(Rows from a 3D modeling dataset)
· · ·

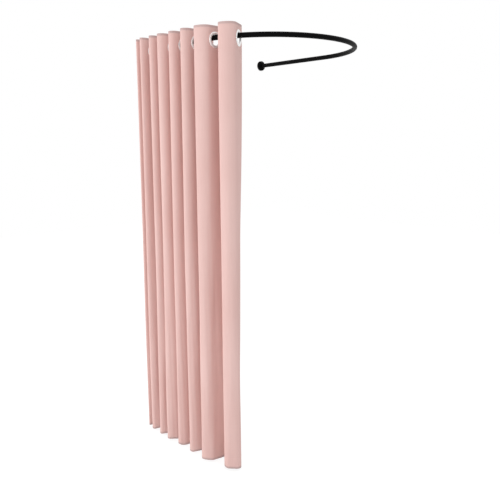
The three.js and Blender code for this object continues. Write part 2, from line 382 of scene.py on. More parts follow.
# %% [markdown]
# ## Blush cloth
#
# A heavy plain weave with a slight nap. Its pattern must follow the cloth, so it reads
# the piece's own UV map, which holds metres along the curtain's width and metres of
# height. Warp and weft are two rows of half-round threads; at each crossing the one on
# top wins. Slubs make single threads a touch lighter or darker, and the outer few
# millimetres of the top and bottom edges carry an uneven grey band of painted shade.

# %% Blush cloth
THREAD_PITCH = 0.75 * MM
WEAVE_DEPTH = 0.25 * MM
# How far the band of painted shade reaches in from the cloth's top and bottom edges.
EDGE_SHADE_BAND = 13 * MM
CLOTH_LIGHT = (0.82, 0.57, 0.533, 1.0)
CLOTH_DEEP = (0.76, 0.50, 0.463, 1.0)
# The grey of the painted shade along the top and bottom edges.
CLOTH_EDGE_SHADE = (0.50, 0.37, 0.36, 1.0)
SHEEN_TINT = (1.0, 0.97, 0.95, 1.0)
THREAD_LIGHT = (0.74, 0.43, 0.40, 1.0)
THREAD_DEEP = (0.60, 0.33, 0.31, 1.0)
CLOTH_UV = "cloth"
cloth_top = max(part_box("curtain_fold_1")[1].z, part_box("curtain_fold_8")[1].z)
cloth_bottom = min(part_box("curtain_fold_1")[0].z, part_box("curtain_fold_8")[0].z)


def blush_cloth():
    material, shader, place = new_finish("blush_cloth")
    flat = place.make("ShaderNodeUVMap", uv_map=CLOTH_UV)
    across = flat.make("ShaderNodeSeparateXYZ", {0: flat}, "X")
    up = across.beside("Y")
    counts = [way / THREAD_PITCH for way in (across, up)]
    warp, weft = [one.maths("ABSOLUTE", one.maths("SINE", one * math.pi)) for one in counts]
    crossing = counts[0].maths("FLOOR", counts[0]) + counts[1].maths("FLOOR", counts[1])
    over = crossing.maths("FLOORED_MODULO", crossing, 2.0)
    weave = warp * over + weft * (1 - over)
    slubs = noise(stretched(flat, (420.0, 9.0, 1.0)), 1.0, 3.0)
    picks = noise(stretched(flat, (7.0, 520.0, 1.0)), 1.0, 3.0)
    clouds = noise(stretched(flat, (5.0, 2.2, 1.0)), 1.0, 2.0)
    tone = (slubs * 0.3 + picks * 0.16 + clouds * 0.7).between(0.34, 0.86)
    # Painted shade: a grey band along the top and bottom edges, uneven along them.
    near_top = up.between(cloth_top - EDGE_SHADE_BAND, cloth_top - EDGE_SHADE_BAND / 3)
    near_bottom = 1 - up.between(cloth_bottom + EDGE_SHADE_BAND / 3, cloth_bottom + EDGE_SHADE_BAND)
    edge_shade = (near_top + near_bottom) * (0.4 + clouds * 0.6)
    colour = colour_mix(tone, CLOTH_LIGHT, CLOTH_DEEP)
    feed(
        shader,
        Base_Color=colour_mix(edge_shade, colour, CLOTH_EDGE_SHADE),
        Roughness=0.78 + slubs * 0.15,
        Normal=bump(weave + slubs * 0.45, 0.3, WEAVE_DEPTH),
        Specular_IOR_Level=0.15,
        Sheen_Weight=0.04,
        Sheen_Roughness=0.4,
        Sheen_Tint=SHEEN_TINT,
    )
    return material


def blush_thread():
    """The sewing thread is a shade deeper than the cloth and shinier."""
    material, shader, place = new_finish("blush_thread")
    twist = noise(place, 2600.0)
    feed(
        shader,
        Base_Color=colour_mix(twist, THREAD_LIGHT, THREAD_DEEP),
        Roughness=0.42 + twist * 0.2,
        Normal=bump(twist, 0.4, 0.1 * MM),
    )
    return material


finishes = {
    "black": black_powder_coat(),
    "nickel": bright_nickel(),
    "zinc": dull_zinc(),
    "cloth": blush_cloth(),
    "thread": blush_thread(),
}
print("finishes:", ", ".join(material.name for material in finishes.values()))

# %% [markdown]
# ## Helpers for meshes and for Geometry Nodes
#
# Every piece ends as a plain mesh at the origin. `baked` turns an object with
# modifiers into one, and `grow` runs a Geometry Nodes tree on a small starting mesh:
# it sets the tree's inputs by their identifiers, takes the result as a plain mesh and
# takes the modifier away again.


# %% Helpers for meshes and for Geometry Nodes
def mesh_of(name, points, edges=(), faces=()):
    mesh = bpy.data.meshes.new(name)
    mesh.from_pydata(points, edges, faces)
    return mesh


def add_object(name, mesh):
    piece = bpy.data.objects.new(name, mesh)
    bpy.context.scene.collection.objects.link(piece)
    return piece


def baked(piece):
    """The same object with its modifiers turned into a plain mesh."""
    graph = bpy.context.evaluated_depsgraph_get()
    mesh = bpy.data.meshes.new_from_object(piece.evaluated_get(graph), depsgraph=graph)
    piece.modifiers.clear()
    piece.data = mesh
    return piece


HAIR = 0.01 * MM
QUARTER_TURN = Matrix.Rotation(math.radians(90), 4, "X")
SOFT_ANGLE = 35
BEVEL_ANGLE = 30
BEVEL_SEGMENTS = 3


def reworked(piece, change):
    """The piece after a change to its mesh, which is handed over as a bmesh."""
    work = bmesh.new()
    work.from_mesh(piece.data)
    change(work)
    work.to_mesh(piece.data)
    work.free()
    return piece


def tidy(piece):
    """Merges doubles and turns every face outwards."""
    def change(work):
        bmesh.ops.remove_doubles(work, verts=work.verts, dist=HAIR)
        bmesh.ops.recalc_face_normals(work, faces=work.faces)
    return reworked(piece, change)


def smooth(piece, angle=SOFT_ANGLE):
    """Smooth shading that breaks at edges sharper than the angle, in degrees."""
    piece.data.shade_smooth()
    piece.data.set_sharp_from_angle(angle=math.radians(angle))
    return piece


def painted(piece, finish):
    piece.data.materials.clear()
    piece.data.materials.append(finishes[finish])
    return piece


def given(piece, body, slot, *nodes):
    """Ties a piece to its body, in place of the nodes that it stands for; slot is not used."""
    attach(piece, body)
    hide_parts(*nodes)


def new_tree(name, inputs):
    """A Geometry Nodes tree with named inputs. Returns it and the wires of its inputs."""
    tree = bpy.data.node_groups.new(name, "GeometryNodeTree")
    sockets = [("Geometry", "OUTPUT", "Geometry"), ("Geometry", "INPUT", "Geometry")]
    sockets += [(label, "INPUT", kind) for label, kind in inputs.items()]
    for label, way, kind in sockets:
        tree.interface.new_socket(label, in_out=way, socket_type=f"NodeSocket{kind}")
    entry = tree.nodes.new("NodeGroupInput")
    return tree, {socket.name: Wire(socket) for socket in entry.outputs if socket.name}


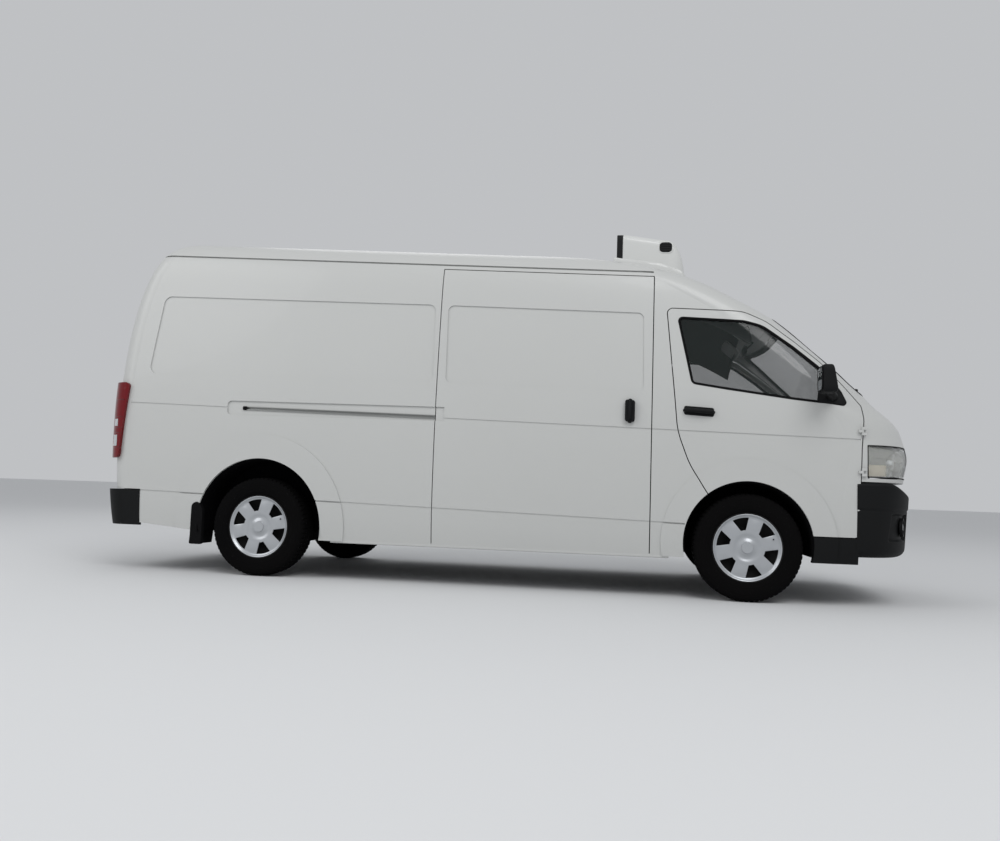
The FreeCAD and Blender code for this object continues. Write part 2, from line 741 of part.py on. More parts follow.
def cut_side(turn):
    """One side's share of the body wall, cut free of everything that meets it."""
    half = box(-REACH_X, REACH_X, 0 if turn > 0 else -REACH_Y, REACH_Y if turn > 0 else 0, 0, REACH_Z)
    return SHELL.common(half).cut([ROOF_REGION, NOSE_REGION, SCREEN_REGION, GATE_HOLE, REAR_BUMPER_REGION,
                                   ARCHES, DOOR_HOLES, TAIL_LAMPS, SILL_CUT])


def biggest(shape):
    """The largest solid of a shape."""
    return max(shape.Solids, key=lambda solid: solid.Volume)


def make_left_side():
    side = side_rest(1)
    node("side_left", biggest(side))


RAIL_REGION = side_prism(scaled(RAIL_SHARES), -REACH_Y, 0)


def make_right_side():
    """The right side, with the sliding door's opening and the slot for its rail."""
    slot = RAIL_REGION.cut(skin(s.rail_depth))
    node("side_right", biggest(side_rest(-1).cut([SLIDE_HOLE, slot])))


def make_slide_rail():
    """The sliding door's rail, a bar with a groove along it."""
    bar = RAIL_REGION.common(skin(s.rail_lip)).cut(skin(s.rail_depth))
    (x0, z0, _), (x1, z1, _), (_, z2, _), (_, z3, _) = scaled(RAIL_SHARES)
    half = s.rail_groove / 2
    middle = [(x0, (z0 + z3) / 2), (x1, (z1 + z2) / 2)]
    outline = [(x, z - half) for x, z in middle] + [(x, z + half) for x, z in reversed(middle)]
    groove = side_prism(outline, -REACH_Y, 0, s.rail_lip / 2)
    node("slide_rail", biggest(bar.cut(groove.cut(skin(s.rail_depth - s.rail_lip)))))


def front_steps():
    """The two strips under the front doors, between the wheel arch and the bumper."""
    strip = [piece for piece in side_rest(-1).Solids
             if piece.CenterOfMass.x > FRONT_AXLE_X and piece.CenterOfMass.z < s.footwell_top][0]
    return [strip, mirrored(strip)]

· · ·

What the task requires = Using the entries above, return exactly the lines from the line with "attach(piece, body)" to the line with "Wire(socket) for socket", counting both of those lines.

Answer for this exercise =
    attach(piece, body)
    hide_parts(*nodes)


def new_tree(name, inputs):
    """A Geometry Nodes tree with named inputs. Returns it and the wires of its inputs."""
    tree = bpy.data.node_groups.new(name, "GeometryNodeTree")
    sockets = [("Geometry", "OUTPUT", "Geometry"), ("Geometry", "INPUT", "Geometry")]
    sockets += [(label, "INPUT", kind) for label, kind in inputs.items()]
    for label, way, kind in sockets:
        tree.interface.new_socket(label, in_out=way, socket_type=f"NodeSocket{kind}")
    entry = tree.nodes.new("NodeGroupInput")
    return tree, {socket.name: Wire(socket) for socket in entry.outputs if socket.name}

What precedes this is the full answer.